__MATERIAL PROVIDED__
☆ ☆ ☆ ☆ ☆

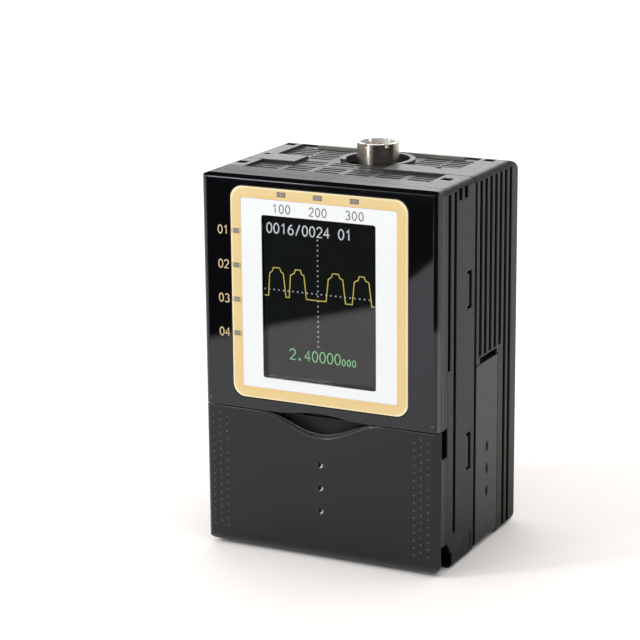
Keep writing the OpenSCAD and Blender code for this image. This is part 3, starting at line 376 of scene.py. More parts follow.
def moulded(name, color, light, rough, grain=GRAIN[0], strength=0.2):
    """Spark-eroded moulding: fine grain in the bump, faint clouding of colour and gloss."""
    f = Finish(name, color, rough)
    f.to("Base Color", f.clouded(f.noise(*CLOUDS), color, light))
    f.to("Roughness", f.span(f.noise(*GLOSS_CLOUDS), rough - 0.05, rough + 0.06))
    f.relief(f.noise(grain, *GRAIN[1:]), strength, GRAIN_DEPTH, EDGE_R)
    return f.material


# Housing, boxes in millimetres as two corners: the grilles sunk into the top face, the bars at its
# back, both painted lighter as light on the top, and the two rooms inside the case, painted nearly
# black as shade
GRILLES = (-25.0, -15.0, 88.2), (24.0, 16.9, 89.8)
BACK_BARS = (-21.5, 15.5, 89.0), (21.5, 16.95, 90.2)
SHADED_ROOMS = (((-29.6, -21.4, 1.0), (29.6, 15.8, 88.0)), ((-29.6, 15.0, 5.4), (29.6, 20.3, 83.6)))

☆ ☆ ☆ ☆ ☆

__TO BE DONE__
Write out the whole listing again, exactly as it stands.

__EXPECTED ANSWER__
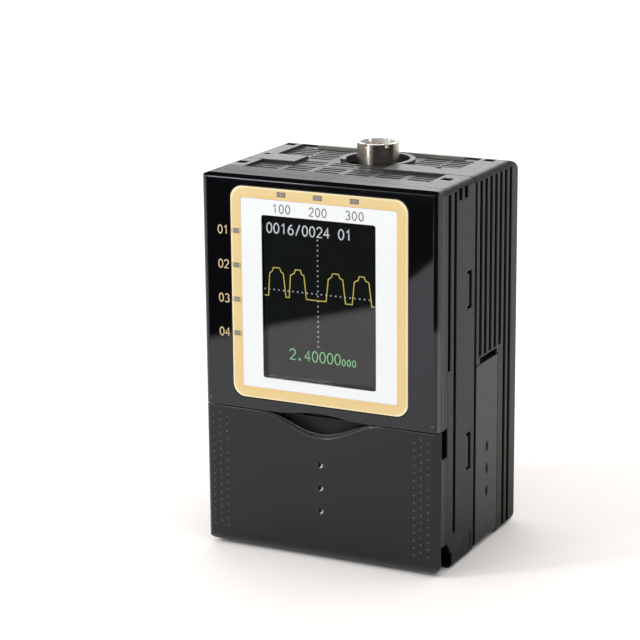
Keep writing the OpenSCAD and Blender code for this image. This is part 3, starting at line 376 of scene.py. More parts follow.
def moulded(name, color, light, rough, grain=GRAIN[0], strength=0.2):
    """Spark-eroded moulding: fine grain in the bump, faint clouding of colour and gloss."""
    f = Finish(name, color, rough)
    f.to("Base Color", f.clouded(f.noise(*CLOUDS), color, light))
    f.to("Roughness", f.span(f.noise(*GLOSS_CLOUDS), rough - 0.05, rough + 0.06))
    f.relief(f.noise(grain, *GRAIN[1:]), strength, GRAIN_DEPTH, EDGE_R)
    return f.material


# Housing, boxes in millimetres as two corners: the grilles sunk into the top face, the bars at its
# back, both painted lighter as light on the top, and the two rooms inside the case, painted nearly
# black as shade
GRILLES = (-25.0, -15.0, 88.2), (24.0, 16.9, 89.8)
BACK_BARS = (-21.5, 15.5, 89.0), (21.5, 16.95, 90.2)
SHADED_ROOMS = (((-29.6, -21.4, 1.0), (29.6, 15.8, 88.0)), ((-29.6, 15.0, 5.4), (29.6, 20.3, 83.6)))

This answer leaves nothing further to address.